### Stated task
Work through the data line by line, gathering every line that has the word "joints".

+--

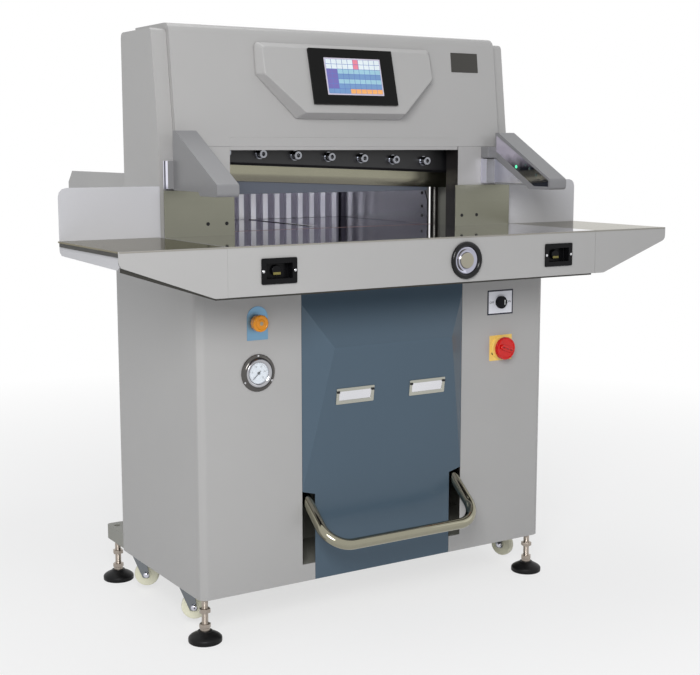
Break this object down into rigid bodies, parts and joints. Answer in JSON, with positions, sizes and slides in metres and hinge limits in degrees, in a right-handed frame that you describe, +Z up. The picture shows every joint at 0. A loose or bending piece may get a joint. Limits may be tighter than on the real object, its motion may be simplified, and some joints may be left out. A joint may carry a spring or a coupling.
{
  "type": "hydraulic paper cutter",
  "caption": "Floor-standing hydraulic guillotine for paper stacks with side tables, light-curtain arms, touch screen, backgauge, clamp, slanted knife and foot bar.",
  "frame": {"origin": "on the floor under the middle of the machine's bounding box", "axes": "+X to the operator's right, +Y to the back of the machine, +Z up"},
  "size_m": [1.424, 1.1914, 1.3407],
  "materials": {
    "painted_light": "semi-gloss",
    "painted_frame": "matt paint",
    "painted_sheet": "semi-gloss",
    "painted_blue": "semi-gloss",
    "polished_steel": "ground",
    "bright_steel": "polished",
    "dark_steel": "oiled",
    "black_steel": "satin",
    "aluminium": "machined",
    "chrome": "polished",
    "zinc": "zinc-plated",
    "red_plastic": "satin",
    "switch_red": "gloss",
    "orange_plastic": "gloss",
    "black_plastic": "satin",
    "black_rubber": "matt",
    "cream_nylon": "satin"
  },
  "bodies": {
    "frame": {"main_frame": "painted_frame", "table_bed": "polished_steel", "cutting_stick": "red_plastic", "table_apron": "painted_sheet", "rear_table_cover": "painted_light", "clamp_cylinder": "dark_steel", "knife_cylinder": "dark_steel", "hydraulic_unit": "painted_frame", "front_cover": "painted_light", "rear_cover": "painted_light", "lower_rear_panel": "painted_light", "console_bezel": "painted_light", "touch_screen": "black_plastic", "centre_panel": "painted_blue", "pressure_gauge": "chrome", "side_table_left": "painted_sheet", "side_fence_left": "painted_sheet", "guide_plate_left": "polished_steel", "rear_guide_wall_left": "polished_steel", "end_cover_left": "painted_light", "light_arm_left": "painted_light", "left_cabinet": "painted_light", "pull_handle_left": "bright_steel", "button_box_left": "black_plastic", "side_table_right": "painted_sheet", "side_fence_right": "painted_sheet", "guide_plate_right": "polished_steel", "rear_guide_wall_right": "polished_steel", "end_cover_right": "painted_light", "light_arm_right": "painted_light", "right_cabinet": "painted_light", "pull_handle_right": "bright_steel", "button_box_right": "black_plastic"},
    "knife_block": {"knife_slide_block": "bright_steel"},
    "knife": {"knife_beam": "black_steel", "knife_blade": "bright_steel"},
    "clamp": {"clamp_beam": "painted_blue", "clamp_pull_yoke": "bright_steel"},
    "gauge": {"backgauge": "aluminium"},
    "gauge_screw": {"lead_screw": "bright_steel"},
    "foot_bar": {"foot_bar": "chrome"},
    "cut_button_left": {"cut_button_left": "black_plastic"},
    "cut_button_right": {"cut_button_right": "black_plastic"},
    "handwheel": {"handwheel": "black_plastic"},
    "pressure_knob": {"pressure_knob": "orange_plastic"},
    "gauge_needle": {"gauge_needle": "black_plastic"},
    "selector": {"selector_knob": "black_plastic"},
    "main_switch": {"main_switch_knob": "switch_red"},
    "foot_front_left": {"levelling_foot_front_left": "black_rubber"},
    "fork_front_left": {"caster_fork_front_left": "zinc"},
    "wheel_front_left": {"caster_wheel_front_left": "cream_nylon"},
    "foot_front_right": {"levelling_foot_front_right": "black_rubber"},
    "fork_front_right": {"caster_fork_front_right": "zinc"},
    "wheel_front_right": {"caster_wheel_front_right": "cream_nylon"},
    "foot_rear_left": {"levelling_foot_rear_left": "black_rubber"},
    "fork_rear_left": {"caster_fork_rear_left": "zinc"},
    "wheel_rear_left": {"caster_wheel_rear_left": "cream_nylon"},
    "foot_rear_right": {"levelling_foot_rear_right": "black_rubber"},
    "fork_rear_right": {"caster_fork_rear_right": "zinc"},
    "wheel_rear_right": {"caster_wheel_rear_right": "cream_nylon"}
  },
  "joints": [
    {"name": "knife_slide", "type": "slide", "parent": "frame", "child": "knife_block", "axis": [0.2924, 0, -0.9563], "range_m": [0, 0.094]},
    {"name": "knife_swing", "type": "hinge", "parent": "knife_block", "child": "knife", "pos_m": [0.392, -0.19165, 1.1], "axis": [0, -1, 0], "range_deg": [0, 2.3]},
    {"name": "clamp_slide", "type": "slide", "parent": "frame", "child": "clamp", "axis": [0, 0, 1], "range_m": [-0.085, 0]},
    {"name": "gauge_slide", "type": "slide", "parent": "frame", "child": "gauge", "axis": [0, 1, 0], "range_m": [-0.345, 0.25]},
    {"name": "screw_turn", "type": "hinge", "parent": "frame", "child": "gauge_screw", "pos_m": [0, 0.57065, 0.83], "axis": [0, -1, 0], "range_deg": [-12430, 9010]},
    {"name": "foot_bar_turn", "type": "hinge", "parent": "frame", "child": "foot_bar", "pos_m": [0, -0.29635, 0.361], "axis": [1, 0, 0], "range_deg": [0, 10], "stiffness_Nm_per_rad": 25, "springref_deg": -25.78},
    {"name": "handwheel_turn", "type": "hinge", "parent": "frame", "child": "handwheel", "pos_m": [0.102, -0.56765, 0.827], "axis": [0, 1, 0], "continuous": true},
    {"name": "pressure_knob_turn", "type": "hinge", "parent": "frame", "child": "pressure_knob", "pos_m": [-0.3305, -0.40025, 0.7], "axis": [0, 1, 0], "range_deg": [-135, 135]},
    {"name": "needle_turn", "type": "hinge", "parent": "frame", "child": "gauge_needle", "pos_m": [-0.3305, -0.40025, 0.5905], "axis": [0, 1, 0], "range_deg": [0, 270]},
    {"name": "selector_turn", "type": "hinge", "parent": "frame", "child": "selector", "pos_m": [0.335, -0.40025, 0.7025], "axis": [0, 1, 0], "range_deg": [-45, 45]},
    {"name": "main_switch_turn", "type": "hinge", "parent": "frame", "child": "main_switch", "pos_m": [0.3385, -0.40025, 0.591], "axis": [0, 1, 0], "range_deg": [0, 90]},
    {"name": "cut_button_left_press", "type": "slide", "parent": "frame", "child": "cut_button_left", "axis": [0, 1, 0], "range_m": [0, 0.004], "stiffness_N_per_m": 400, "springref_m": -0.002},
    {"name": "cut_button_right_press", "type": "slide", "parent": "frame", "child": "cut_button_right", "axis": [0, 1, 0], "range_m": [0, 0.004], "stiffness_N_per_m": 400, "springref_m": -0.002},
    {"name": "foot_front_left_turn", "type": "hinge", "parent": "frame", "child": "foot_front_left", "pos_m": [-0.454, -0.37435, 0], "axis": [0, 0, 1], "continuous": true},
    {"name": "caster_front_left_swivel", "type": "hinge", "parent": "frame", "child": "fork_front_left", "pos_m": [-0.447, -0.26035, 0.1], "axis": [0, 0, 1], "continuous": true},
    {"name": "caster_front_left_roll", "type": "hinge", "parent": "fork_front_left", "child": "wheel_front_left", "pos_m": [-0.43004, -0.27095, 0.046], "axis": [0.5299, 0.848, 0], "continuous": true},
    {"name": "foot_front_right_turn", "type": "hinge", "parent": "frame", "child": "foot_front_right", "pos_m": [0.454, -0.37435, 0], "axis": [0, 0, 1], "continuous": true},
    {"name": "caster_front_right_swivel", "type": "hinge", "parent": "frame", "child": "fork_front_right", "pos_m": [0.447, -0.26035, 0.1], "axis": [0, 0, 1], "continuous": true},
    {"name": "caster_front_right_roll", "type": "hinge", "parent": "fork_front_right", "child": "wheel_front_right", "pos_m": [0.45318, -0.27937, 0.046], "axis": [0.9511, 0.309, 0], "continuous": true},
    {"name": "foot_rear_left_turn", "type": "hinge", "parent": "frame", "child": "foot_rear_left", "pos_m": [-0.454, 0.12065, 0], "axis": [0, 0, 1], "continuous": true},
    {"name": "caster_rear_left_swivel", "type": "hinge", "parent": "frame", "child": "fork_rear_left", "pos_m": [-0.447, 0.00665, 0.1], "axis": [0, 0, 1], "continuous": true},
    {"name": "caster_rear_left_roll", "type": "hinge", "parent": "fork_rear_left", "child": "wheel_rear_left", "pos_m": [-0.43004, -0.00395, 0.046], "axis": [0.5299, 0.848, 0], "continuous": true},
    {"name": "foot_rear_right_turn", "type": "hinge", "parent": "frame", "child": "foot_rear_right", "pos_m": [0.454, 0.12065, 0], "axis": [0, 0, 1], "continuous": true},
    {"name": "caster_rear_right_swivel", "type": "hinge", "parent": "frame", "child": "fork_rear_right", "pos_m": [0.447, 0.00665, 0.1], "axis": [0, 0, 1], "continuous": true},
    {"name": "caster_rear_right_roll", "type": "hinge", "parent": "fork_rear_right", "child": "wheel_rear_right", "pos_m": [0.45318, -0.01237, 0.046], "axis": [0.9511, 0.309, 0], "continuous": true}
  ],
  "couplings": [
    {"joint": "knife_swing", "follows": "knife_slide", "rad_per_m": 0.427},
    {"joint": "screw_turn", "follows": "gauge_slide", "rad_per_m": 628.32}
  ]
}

+--

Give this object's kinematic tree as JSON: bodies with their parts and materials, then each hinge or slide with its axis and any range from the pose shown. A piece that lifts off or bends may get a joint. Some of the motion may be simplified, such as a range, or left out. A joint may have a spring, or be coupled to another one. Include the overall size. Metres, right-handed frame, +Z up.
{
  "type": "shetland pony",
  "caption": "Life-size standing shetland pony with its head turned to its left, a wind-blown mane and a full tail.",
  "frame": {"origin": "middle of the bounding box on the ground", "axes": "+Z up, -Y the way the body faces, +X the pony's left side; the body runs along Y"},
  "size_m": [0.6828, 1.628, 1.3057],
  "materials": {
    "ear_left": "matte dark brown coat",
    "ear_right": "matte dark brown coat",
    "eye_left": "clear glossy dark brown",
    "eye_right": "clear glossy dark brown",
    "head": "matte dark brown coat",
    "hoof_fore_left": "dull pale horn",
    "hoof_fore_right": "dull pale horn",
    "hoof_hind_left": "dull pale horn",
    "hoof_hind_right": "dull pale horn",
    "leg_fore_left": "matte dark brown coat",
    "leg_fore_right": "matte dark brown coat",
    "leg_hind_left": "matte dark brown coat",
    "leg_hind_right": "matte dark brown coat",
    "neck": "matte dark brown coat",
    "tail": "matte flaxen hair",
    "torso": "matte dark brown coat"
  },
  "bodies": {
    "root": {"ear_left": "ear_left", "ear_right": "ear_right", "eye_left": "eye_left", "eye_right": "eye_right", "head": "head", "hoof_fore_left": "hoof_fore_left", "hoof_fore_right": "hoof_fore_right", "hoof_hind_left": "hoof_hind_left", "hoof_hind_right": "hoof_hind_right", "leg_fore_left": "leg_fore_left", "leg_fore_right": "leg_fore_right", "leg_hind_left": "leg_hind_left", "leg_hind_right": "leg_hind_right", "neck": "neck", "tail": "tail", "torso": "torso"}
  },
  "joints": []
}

+--

### Full output
Break this object down into rigid bodies, parts and joints. Answer in JSON, with positions, sizes and slides in metres and hinge limits in degrees, in a right-handed frame that you describe, +Z up. The picture shows every joint at 0. A loose or bending piece may get a joint. Limits may be tighter than on the real object, its motion may be simplified, and some joints may be left out. A joint may carry a spring or a coupling.
  "joints": [
  "joints": []